*Provided material*
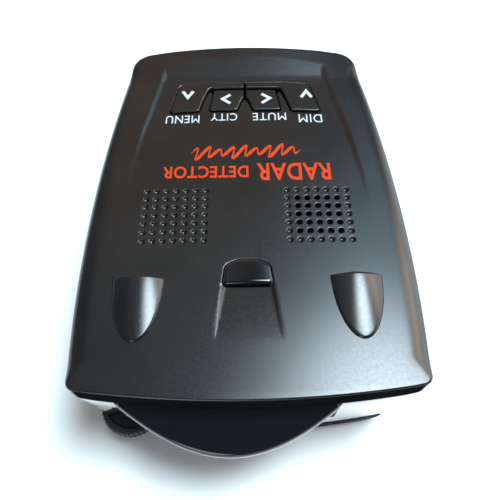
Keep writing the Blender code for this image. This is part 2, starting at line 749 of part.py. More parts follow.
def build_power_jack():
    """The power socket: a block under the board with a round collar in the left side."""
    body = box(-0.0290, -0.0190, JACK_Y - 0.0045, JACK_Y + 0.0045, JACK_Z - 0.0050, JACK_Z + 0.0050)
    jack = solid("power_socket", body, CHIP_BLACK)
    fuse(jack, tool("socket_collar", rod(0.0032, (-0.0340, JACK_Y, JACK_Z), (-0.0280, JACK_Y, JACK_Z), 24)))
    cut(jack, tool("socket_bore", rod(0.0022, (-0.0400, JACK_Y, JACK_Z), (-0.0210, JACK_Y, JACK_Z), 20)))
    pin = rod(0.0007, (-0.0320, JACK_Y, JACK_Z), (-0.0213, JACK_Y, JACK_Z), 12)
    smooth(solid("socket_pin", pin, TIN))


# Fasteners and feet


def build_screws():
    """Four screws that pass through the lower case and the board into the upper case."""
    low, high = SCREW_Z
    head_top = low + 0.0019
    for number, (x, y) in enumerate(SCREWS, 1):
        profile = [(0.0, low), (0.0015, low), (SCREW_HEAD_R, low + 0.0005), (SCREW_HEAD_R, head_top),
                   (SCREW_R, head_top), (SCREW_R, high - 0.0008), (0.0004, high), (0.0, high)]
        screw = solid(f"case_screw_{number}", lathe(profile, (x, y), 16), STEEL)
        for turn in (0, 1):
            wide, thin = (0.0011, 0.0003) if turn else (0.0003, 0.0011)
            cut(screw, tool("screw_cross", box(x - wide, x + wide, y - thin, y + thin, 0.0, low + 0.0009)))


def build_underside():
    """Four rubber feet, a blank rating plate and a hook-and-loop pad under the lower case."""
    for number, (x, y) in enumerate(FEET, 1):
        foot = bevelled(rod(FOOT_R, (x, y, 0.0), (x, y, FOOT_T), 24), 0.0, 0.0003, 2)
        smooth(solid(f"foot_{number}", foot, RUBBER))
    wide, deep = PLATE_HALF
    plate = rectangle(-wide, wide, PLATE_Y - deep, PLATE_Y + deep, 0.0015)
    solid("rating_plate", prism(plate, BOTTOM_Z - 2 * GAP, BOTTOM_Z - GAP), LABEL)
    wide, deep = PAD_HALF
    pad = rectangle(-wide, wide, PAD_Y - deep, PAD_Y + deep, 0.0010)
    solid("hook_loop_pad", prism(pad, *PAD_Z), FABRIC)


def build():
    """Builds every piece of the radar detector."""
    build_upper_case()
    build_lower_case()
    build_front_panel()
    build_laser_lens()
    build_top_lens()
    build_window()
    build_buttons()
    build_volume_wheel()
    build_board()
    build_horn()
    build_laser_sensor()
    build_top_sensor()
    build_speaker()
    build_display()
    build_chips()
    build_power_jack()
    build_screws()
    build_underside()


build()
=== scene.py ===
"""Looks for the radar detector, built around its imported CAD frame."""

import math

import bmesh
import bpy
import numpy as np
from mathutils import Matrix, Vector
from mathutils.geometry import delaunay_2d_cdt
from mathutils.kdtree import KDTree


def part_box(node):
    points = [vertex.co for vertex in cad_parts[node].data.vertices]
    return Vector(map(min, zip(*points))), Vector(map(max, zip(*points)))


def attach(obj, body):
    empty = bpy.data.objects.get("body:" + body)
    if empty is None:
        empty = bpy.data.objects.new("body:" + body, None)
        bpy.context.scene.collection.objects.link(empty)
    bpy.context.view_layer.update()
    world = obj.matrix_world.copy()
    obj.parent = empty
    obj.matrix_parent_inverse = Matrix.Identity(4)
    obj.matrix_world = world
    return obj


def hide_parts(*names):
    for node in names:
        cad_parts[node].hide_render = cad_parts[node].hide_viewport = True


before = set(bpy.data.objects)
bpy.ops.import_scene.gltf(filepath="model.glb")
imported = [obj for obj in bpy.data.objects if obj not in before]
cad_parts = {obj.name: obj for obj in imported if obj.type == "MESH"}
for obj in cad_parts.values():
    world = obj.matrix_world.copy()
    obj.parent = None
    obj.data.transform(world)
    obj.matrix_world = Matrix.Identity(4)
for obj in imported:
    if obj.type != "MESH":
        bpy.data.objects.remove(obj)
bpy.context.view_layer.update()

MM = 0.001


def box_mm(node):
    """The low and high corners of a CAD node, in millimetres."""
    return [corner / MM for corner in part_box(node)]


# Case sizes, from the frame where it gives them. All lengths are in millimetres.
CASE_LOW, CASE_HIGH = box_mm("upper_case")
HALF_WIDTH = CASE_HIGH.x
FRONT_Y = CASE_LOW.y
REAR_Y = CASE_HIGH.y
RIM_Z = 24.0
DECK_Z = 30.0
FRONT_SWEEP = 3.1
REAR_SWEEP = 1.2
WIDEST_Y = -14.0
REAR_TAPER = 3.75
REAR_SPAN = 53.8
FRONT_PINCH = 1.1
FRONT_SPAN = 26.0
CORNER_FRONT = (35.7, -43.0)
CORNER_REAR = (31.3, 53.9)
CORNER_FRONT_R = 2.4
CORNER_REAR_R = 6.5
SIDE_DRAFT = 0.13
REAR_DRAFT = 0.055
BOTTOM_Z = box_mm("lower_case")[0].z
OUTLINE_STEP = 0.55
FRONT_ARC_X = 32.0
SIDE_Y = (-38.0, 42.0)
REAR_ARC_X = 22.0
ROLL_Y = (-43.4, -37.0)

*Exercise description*
Transcribe precisely the lines between the one that contains "build_lower_case()" and the one that contains "zip(*points))), Vector(map(max, zip(*points)))", counting those two lines as part of the range.

*Reply*
    build_lower_case()
    build_front_panel()
    build_laser_lens()
    build_top_lens()
    build_window()
    build_buttons()
    build_volume_wheel()
    build_board()
    build_horn()
    build_laser_sensor()
    build_top_sensor()
    build_speaker()
    build_display()
    build_chips()
    build_power_jack()
    build_screws()
    build_underside()


build()
=== scene.py ===
"""Looks for the radar detector, built around its imported CAD frame."""

import math

import bmesh
import bpy
import numpy as np
from mathutils import Matrix, Vector
from mathutils.geometry import delaunay_2d_cdt
from mathutils.kdtree import KDTree


def part_box(node):
    points = [vertex.co for vertex in cad_parts[node].data.vertices]
    return Vector(map(min, zip(*points))), Vector(map(max, zip(*points)))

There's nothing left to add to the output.